Despite all this, politicians fell over themselves to praise Dick’s credentials when she got the top job. “Cressida’s skills and insight will ensure the Metropolitan police adapt to the changing patterns of crime in the 21st century and continue to keep communities safe across London and the UK,” declared the then Home Secretary, Amber Rudd. No one was more fulsome than Khan: “This is a historic day for London and a proud day for me as mayor”, he gushed. “It was absolutely essential that we found the best possible person to take the Met forward over the coming years and I am confident that we have succeeded.” Khan’s pronouncements often sound performative, and it’s hard to avoid the conclusion that he was excited by the fact that Dick was not just the first woman but the first lesbian to hold the position.

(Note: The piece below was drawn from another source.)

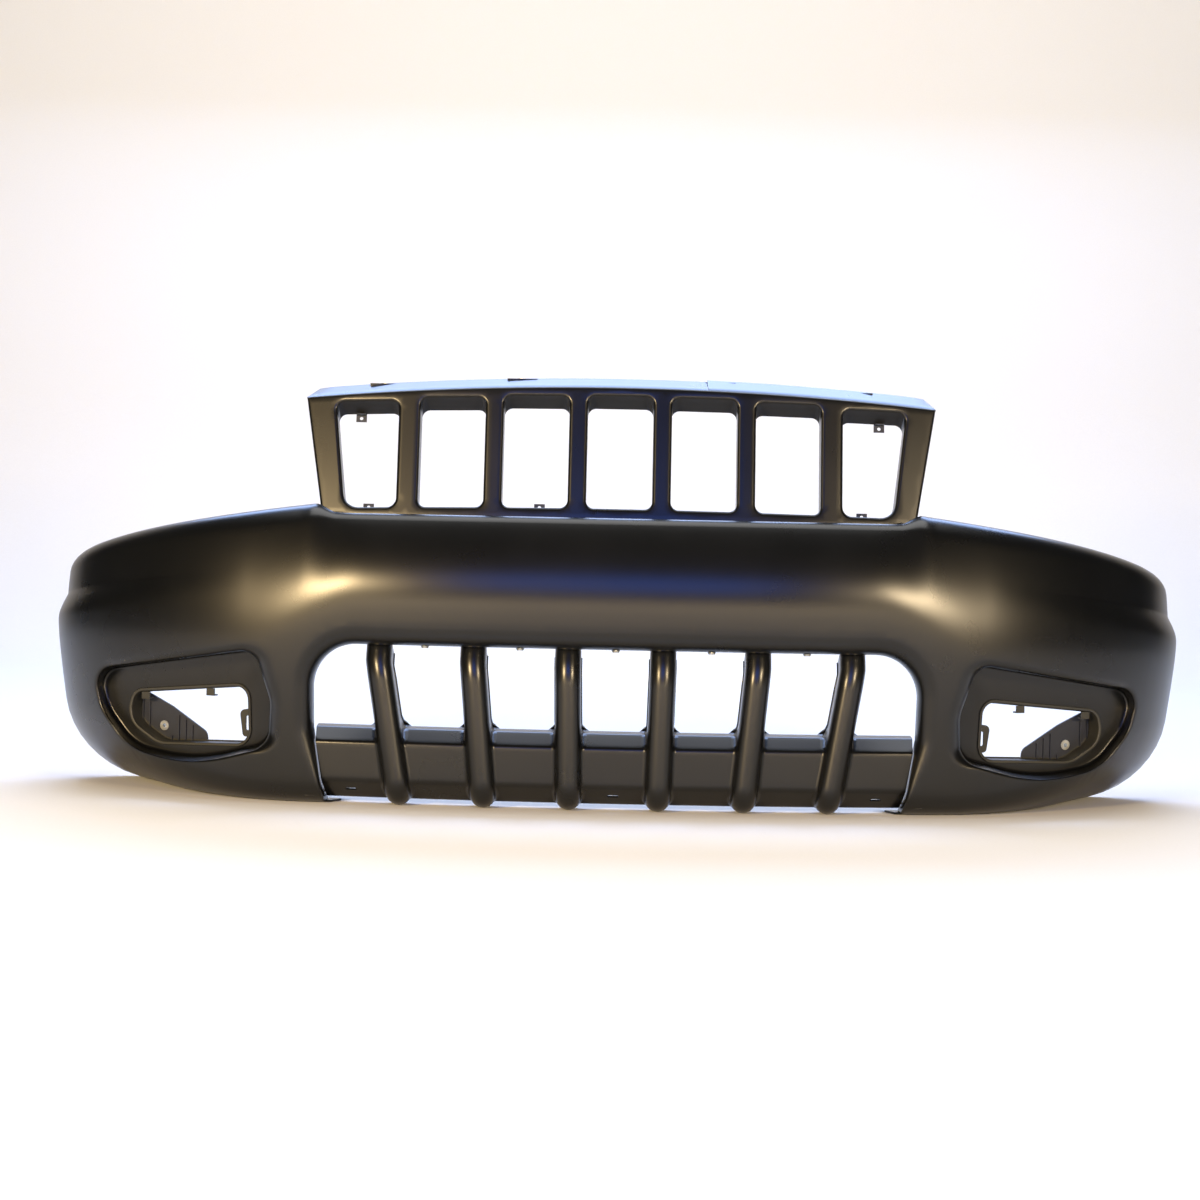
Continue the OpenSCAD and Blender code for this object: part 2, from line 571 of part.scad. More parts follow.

Last summer, another dark cloud brooded over Dick’s head. It originated from the independent inquiry into the murder of Daniel Morgan, a private investigator axed to death in a pub car park in 1987. No one has ever been convicted of the killing, and the Met had previously admitted that corruption undermined the original investigation. The inquiry panel described the force as “institutionally corrupt” and criticised serving officers including Dick, who was accused of obstructing its work and causing delays that added further distress to Morgan’s family. Dick apologised to the family but denied the accusation and insisted, to no one’s surprise, that she was not going to resign.

Whether either of the inquiries currently under way will force Dick out is impossible to predict, given that she refuses to resign almost as often as Boris Johnson. But Londoners deserve better, and there is a bitter irony here. The appointment of the first woman Commissioner has been a failed experiment, exposing the urgent need for a Macpherson-style inquiry into misogyny within her own force.